In 2006, the Waukesha County cities of New Berlin and Waukesha had, through different means, asked Wisconsin officials to endorse or approve diverting Lake Michigan water across the boundary of the Great Lakes basin.
In Waukesha's case, an application been made twice confidentially to Gov. Jim Doyle, who turned the pitches aside.
In New Berlin's case, a more formal application was given a preliminary thumbs-up by the Department of Natural Resources, which sent it to the other Great Lakes states and provinces for review -- and has indicated it could approve the application (still pending) on its own.
As with the city of Waukesha applications, approval could move a lot of water out of the Great Lakes basin and set a troubling precedent across the entire Great Lakes region.
What Lautenschlager's lengthy, annotated opinion said was that Wisconsin officials were bound by federal law, which requires the approval of the other states to divert water, and therefore Wisconsin did not have the authority to unilaterally approve a diversion from the Great Lakes.

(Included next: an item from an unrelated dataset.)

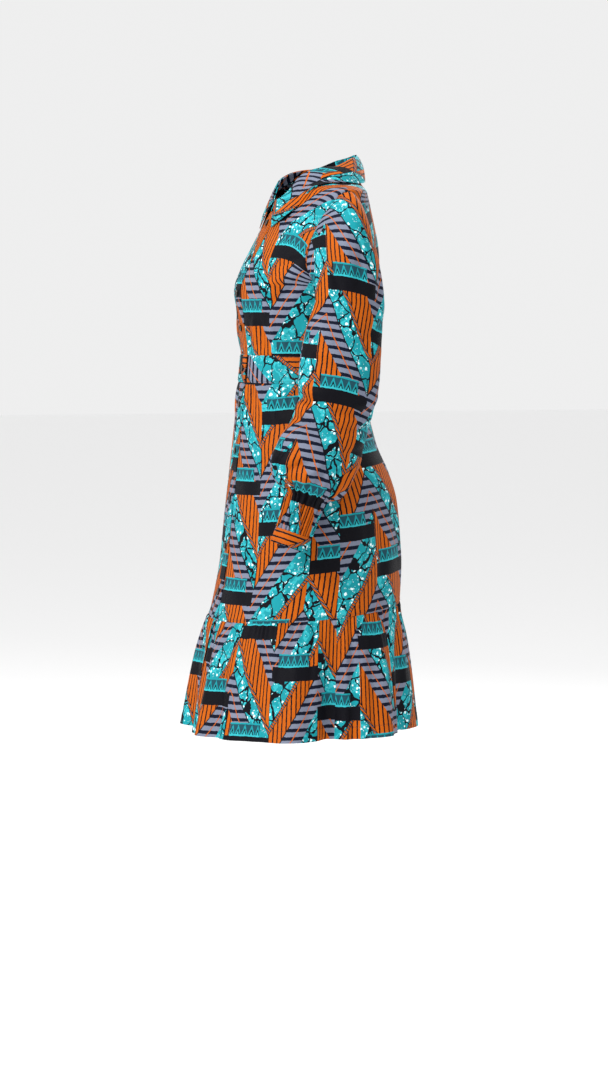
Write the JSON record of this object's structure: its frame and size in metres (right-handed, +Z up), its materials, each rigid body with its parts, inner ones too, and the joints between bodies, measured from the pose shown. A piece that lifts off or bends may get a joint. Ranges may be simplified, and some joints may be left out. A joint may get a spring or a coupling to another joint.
{
  "type": "ankara wax print shirt dress",
  "caption": "Long-sleeved knee-length shirt dress in wax-printed cotton, worn and hollow, with a collar, button front, waistband, bishop sleeves and gathered flounce.",
  "frame": {"origin": "midway between the shoulders, level with the base of the neck at the back, where the wearer's shoulders hold the dress", "axes": "+Z up, the dress's front towards -Y, the wearer's left towards +X"},
  "size_m": [0.5747, 0.4093, 0.9974],
  "materials": {
    "wax_print": "crisp printed cotton with a faint waxy sheen",
    "buttons": "polished dark brown"
  },
  "bodies": {
    "root": {"bodice_front_left": "wax_print", "bodice_front_right": "wax_print", "bodice_back": "wax_print", "button_band_bodice": "wax_print", "buttonhole_band_bodice": "wax_print", "waistband_front_left": "wax_print", "waistband_front_right": "wax_print", "waistband_back": "wax_print", "skirt_front_left": "wax_print", "skirt_front_right": "wax_print", "skirt_back": "wax_print", "button_band_skirt": "wax_print", "buttonhole_band_skirt": "wax_print", "flounce_front_left": "wax_print", "flounce_front_right": "wax_print", "flounce_back": "wax_print", "sleeve_left": "wax_print", "sleeve_right": "wax_print", "cuff_left": "wax_print", "cuff_right": "wax_print", "collar_stand": "wax_print", "collar_leaf": "wax_print", "button_bodice_1": "buttons", "button_bodice_2": "buttons", "button_bodice_3": "buttons", "button_bodice_4": "buttons", "button_waist_1": "buttons", "button_skirt_1": "buttons", "button_skirt_2": "buttons", "button_skirt_3": "buttons", "button_skirt_4": "buttons", "button_skirt_5": "buttons"}
  },
  "joints": []
}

It was a clear signal to all parties to get cracking on compact approval, which establishes uniform, reasonable diversion procedures for all the Great Lakes states.
You'd think Lautenschlager's opinion would have been treated by media, water-seeking communities and state officials as the definitive word on diversions in Wisconsin.
Instead, the DNR edges closer to approving New Berlin's application, urging New Berlin officials to meet with potential diverters.
And as late as June 27, 2007 -- six months after Lautenschlager's opinion -- the Milwaukee Journal Sentinel reported that the DNR believed it "has the authority under existing water laws to approve out-of-basin diversions."
Sunshine by reporters and editors on the Lautenschlager opinion could greatly inform the people and guide water management policy in Wisconsin -- and help get the compact passed.